I read that a few times and I don't get it. Are they saying you leave the stone in place and add a metallic monument alongside it within .1'? Now that makes no sense. If you wish to add a new monument then put it where the stone was and bury the stone alongside. One corner, one monument!
It sounds like you're prescribed from doing that.
It says that the corner location "shall be remonumented". That implies to me that you need to reference out the government monument and remonument it with a new (metallic) monument...? Or am I misunderstanding? It doesn't sound like a pincushioning order to me. If you dig up the original, maybe it should be buried below the new one.?
Could you bury a couple of magnets next to the existing one or maybe even attach magnets to the existing one below the ground a little bit?
It says, "corner location shall be remonumented", not referenced with a metallic monument.
jud
I like to place several different types of iron markers around a capped pin that I find and accept, just so others can find it and not be confused.
> I read that a few times and I don't get it. Are they saying you leave the stone in place and add a metallic monument alongside it within .1'? Now that makes no sense. If you wish to add a new monument then put it where the stone was and bury the stone alongside. One corner, one monument!
>
> It sounds like you're prescribed from doing that.

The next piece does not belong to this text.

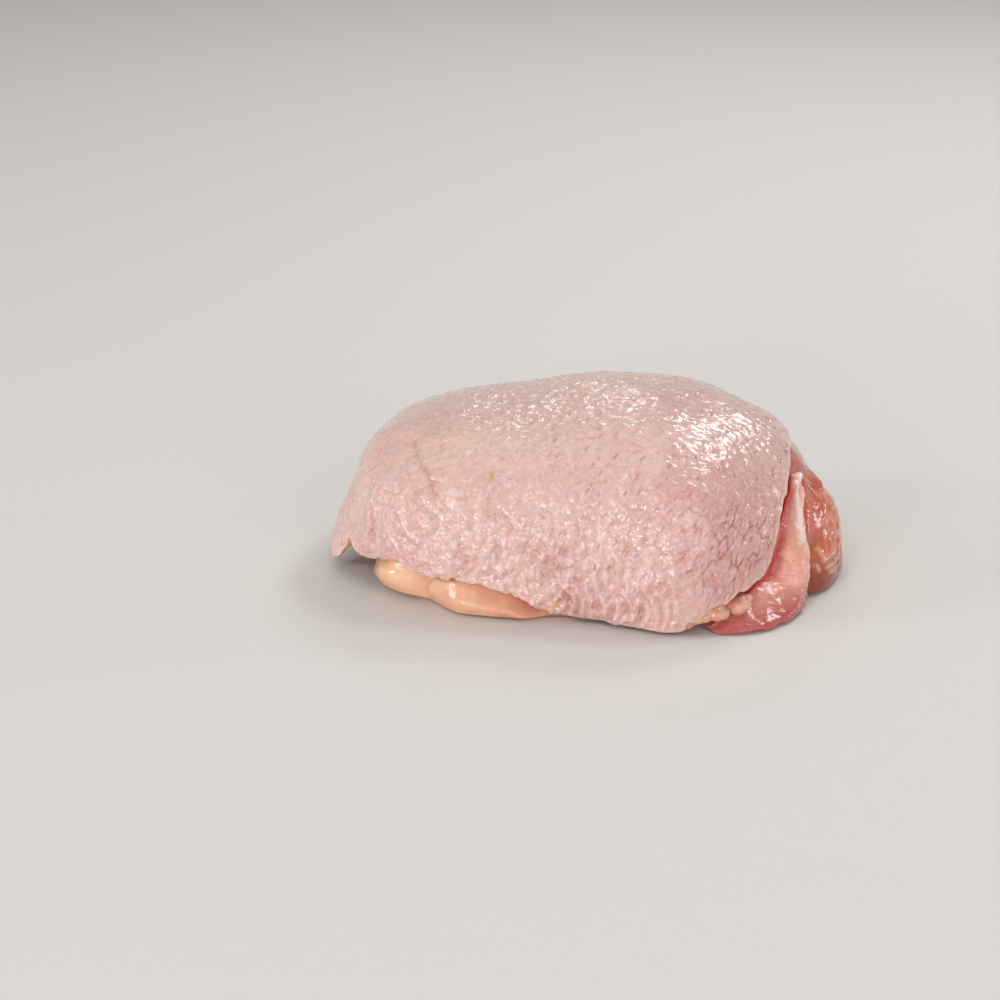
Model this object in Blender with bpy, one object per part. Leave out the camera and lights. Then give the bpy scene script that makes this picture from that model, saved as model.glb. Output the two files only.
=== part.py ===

From the plain language, we are to replace the stone (which is the actual corner I presume) with a new monument (minimum 1/2" x 24" long), and place a stamped cap (as prescribed by BLM Manual). Where, for example at the corner in your picture, unless we are to remove the iron pipe and the BLM pipe, we would create the 3 monument pin-cushion. Do we even want to ask if it would be kosher to remove a BLM monument???? :-O
As for: "Monuments shall be marked such that measurements between them
may be made to the nearest one-tenth (0.1) foot." Who knows what goes thru the minds of those writing such idiosy. I'm afraid to ask the PTB.